Ok, so, when I was 26, one of my best friends, Ronnie AKA ‘Noke’, started bugging me to go take an intro to philosophy class at Longview taught by a guy named Doug Washer. Noke had taken Doug’s class the year prior and really loved it. Noke just kept on bugging me about it and I just kept on ignoring him. However, Noke didn’t let up. His stubborn insistence got so bad that I finally caved (thank you, Noke). However, I was so intimidated by the thought of taking an actual philosophy class that I forced myself to take a reading course before I’d allow myself to sign up to take philosophy with Doug. I did well in the reading class, so I finally enrolled in Doug’s class the following semester. I remember the first time I walked into his classroom, Room 209, in the Liberal Arts building. I felt so terribly out of place and in over my head (little did I know that I already knew more about philosophy than all of the other students combined). I immediately liked Doug. He was so welcoming, personable, and funny. One of Doug’s greatest attributes as a teacher was his ability to find the lively humor in the most abstract of philosophical ideas. Anyway, by the very end of that first class, Doug and I were basically having our own spirited discussion about Hegelian dialectics — I now feel bad for the other students, since none of them had any idea of what was being discussed. As the weeks past, Doug and I started to stay after class and converse about philosophy for an extra hour or two. I was just so happy to have finally found someone I could talk philosophy with at such a high level. Remember, there were no easily accessible online philosophy groups scattered about on social media for me to participate in back in those days. Up until then, the only people I could have philosophical discussions with were the two artists I’d become friends with at Borders, but they were really only interested in existentialism — Doug, however, could actually teach me about what Kant was talking about!

During that first philosophy course, Doug introduced me to the works and concepts of the Presocratics, the Stoics, Aquinas, Peirce, James, Dewey, Whitehead, Husserl, Bachelard, Mill, Wittgenstein, Schopenhauer, Locke, McLuhan, Saussure, Beauvoir, Marx, Freud, Cassirer, Leibniz, Weiner, Spinoza, etc., while also clarifying and refining my understanding of Kant, Sartre, Nietzsche, Plato, Aristotle, and so on. I would go on to take all of the other courses Doug also taught, which included introduction to logic, introduction to ethics and introduction to psychology. These four courses, which I took across the span of two years, have had more of a long-lasting impact on me as a thinker than Doug will ever know. Not to mention that during this period, Doug was so overly generous with his time. Not only would he stay late after class just so I could bombard him with questions, but he even set aside time during his week to read through entire books and essays with me. Together, we read through Wittgenstein’s Tractatus Logico-Philosophicus, Aristotle’s Categories, Leibniz’s Monadology, Sartre’s Existentialism is a Humanism, just to name a few. And after those first couple of years, Doug would even let me sit in on any of his classes whenever I wanted to. I know that I sat in on his into to philosophy course at least 4 times and sat in on the other courses 2 or 3 times. But it didn’t stop there, Doug set it up where I got to tutor his students in philosophy whenever they needed help. From there, he helped me get the first real essay I ever wrote accepted by the philosophy and religion conference hosted by Truman State University (I did go and present the essay at the conference). Doug even let me come in and guest lecture in his classes on Kierkegaard whenever he was teaching his students about existentialism. Best of all, however, is that Doug became one of my best friends. He simply is one of my favorite human beings. And if it wasn’t for Doug letting me guest lecture on Kierkegaard, I would have never met Christian Pointer, who is now one of my closest friends (Christian was a student in Doug’s class at the time).

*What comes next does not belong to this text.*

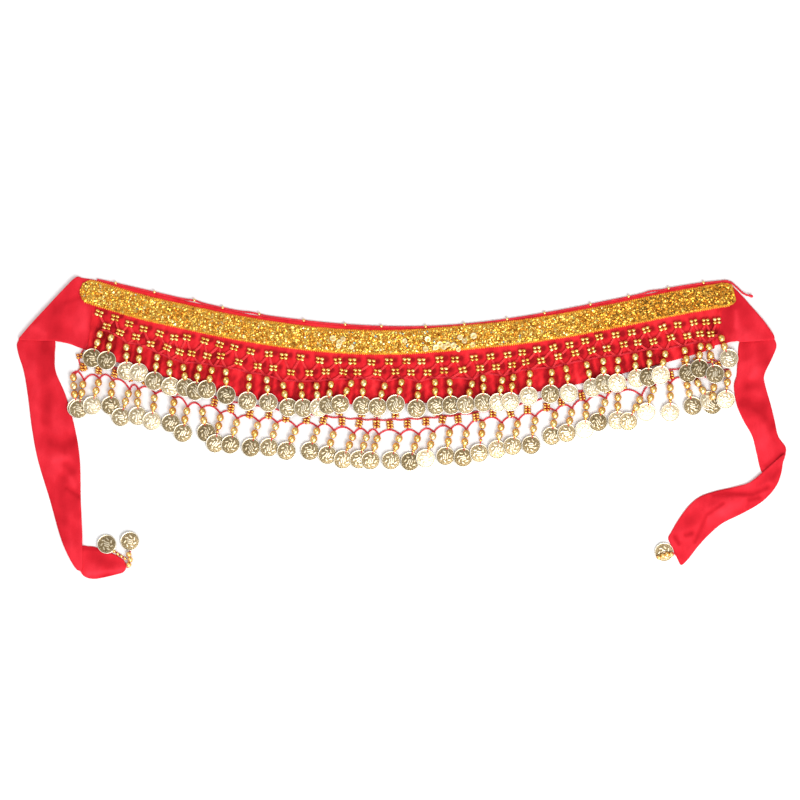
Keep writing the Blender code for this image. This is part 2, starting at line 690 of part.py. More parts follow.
def main():
    for obj in list(bpy.data.objects):
        bpy.data.objects.remove(obj, do_unlink=True)
    collection = bpy.data.collections.new(OBJECT_NAME)
    bpy.context.scene.collection.children.link(collection)
    velvet, crochet = make_material(*VELVET), make_material(*CROCHET)
    sequin, coin = make_material(*SEQUIN), make_material(*COIN)
    make_belt(velvet)
    make_trim(sequin)
    make_edging(crochet)
    make_bead_net(crochet)
    make_lower_net(crochet)
    make_fringe("upper_fringe", 0, COLUMNS, "strand_row", UPPER_CHAIN_DIP, UPPER_SQUARE_SHARE, coin)
    make_fringe("lower_fringe", -1, COLUMNS + 1, "lower_row", LOWER_CHAIN_DIP, LOWER_SQUARE_SHARE, coin)
    make_tie("left_tie_shoulder", LEFT_SHOULDER, velvet)
    make_tie("left_tie_drop", LEFT_DROP, velvet)
    make_tie("left_tie_end", LEFT_END, velvet)
    make_tie("right_tie_shoulder", RIGHT_SHOULDER, velvet)
    make_tie("right_tie_drop", RIGHT_DROP, velvet)
    make_tie("right_tie_end", RIGHT_END, velvet)
    make_tassel("left_tie_tassel", LEFT_TASSEL, coin)
    make_tassel("right_tie_tassel", RIGHT_TASSEL, coin)


main()
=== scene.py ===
"""Dresses a laid-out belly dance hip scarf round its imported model.

It makes the velvet belt and ties, the sequin trim, the crochet nets and cords, the beads and the coins.
Lengths are millimetres on the plan of the laid scarf, and become metres in the row frame when a mesh is
made. X runs along the belt, Y towards its top edge, Z up from the floor.
"""

import logging
import math
from collections.abc import Sequence
from dataclasses import dataclass, field
from enum import Enum
from typing import NamedTuple, Protocol

import bpy
import numpy as np
from numpy.random import default_rng
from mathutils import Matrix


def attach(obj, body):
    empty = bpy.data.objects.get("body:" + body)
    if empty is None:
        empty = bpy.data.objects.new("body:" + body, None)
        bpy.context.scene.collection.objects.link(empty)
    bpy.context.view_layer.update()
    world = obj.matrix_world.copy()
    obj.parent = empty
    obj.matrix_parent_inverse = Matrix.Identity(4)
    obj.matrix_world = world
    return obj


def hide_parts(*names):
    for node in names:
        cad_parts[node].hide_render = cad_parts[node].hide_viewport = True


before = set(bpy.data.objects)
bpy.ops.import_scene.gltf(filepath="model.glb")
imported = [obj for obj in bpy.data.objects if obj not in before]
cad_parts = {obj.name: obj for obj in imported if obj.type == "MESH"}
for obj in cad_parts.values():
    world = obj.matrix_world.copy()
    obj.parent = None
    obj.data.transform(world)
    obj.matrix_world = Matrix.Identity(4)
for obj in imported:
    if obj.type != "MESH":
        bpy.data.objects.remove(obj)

Array = np.ndarray
Values = np.ndarray | float
Colour = tuple[int, int, int]
Pair = tuple[float, float]
Pairs = tuple[Pair, ...]
Triple = tuple[float, float, float]
Socket = bpy.types.NodeSocket
Pieces = list[bpy.types.Object]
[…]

But all good things must come to an end. Not long after this, Doug decided to retire and spend more of his time travelling with his amazing wife Dee. But those four years I spent with him at Longview will stay with me the rest of my life (they are some of the best memories I have). What motivated me to finally write this long overdue tribute to Doug was my trip back to Longview. I just had the urge to go there and walk through those halls. I, of course, stopped by Room 209 and even took a couple of photos. Here they are:

Sorry for the extra glare. The door was locked, so I had to take the photo through the glass window. I actually think it adds to the photo, though. This was a room of illumination.

Simply put, all of the books and blog posts I’m writing, all of the work I’m doing now that centers around Žižek, Lacan, Baudrillard, McGowan, Zupančič, Deleuze, Hegel, Heidegger, etc., was made possible by what I learned from the great Doug Washer. Long story short, Doug Washer forever changed my life and played an essential role in making me the thinker that I am today. I am forever indebted to him, and not primarily for teaching me about various philosophers, but, more profoundly, for teaching me how to philosophize as such. It’s not just what Doug taught me, but how he taught it. You taught me how to wrestle with the dangerous maybe. Doug, I love you and thank you for all you have done for me. Thank you for your time, attention, insight, humor, love, and patience (I also want to thank Dee for being so supportive of me). You helped turn a dumb kid from Raytown into a thinker. If the world was filled with teachers like you, then it would be a far, far better place to live and think. If anyone could make me a Platonist, then it would be you, Doug Washer, since you truly are the Platonic Form of the Teacher.

Doug and I at his retirement dinner.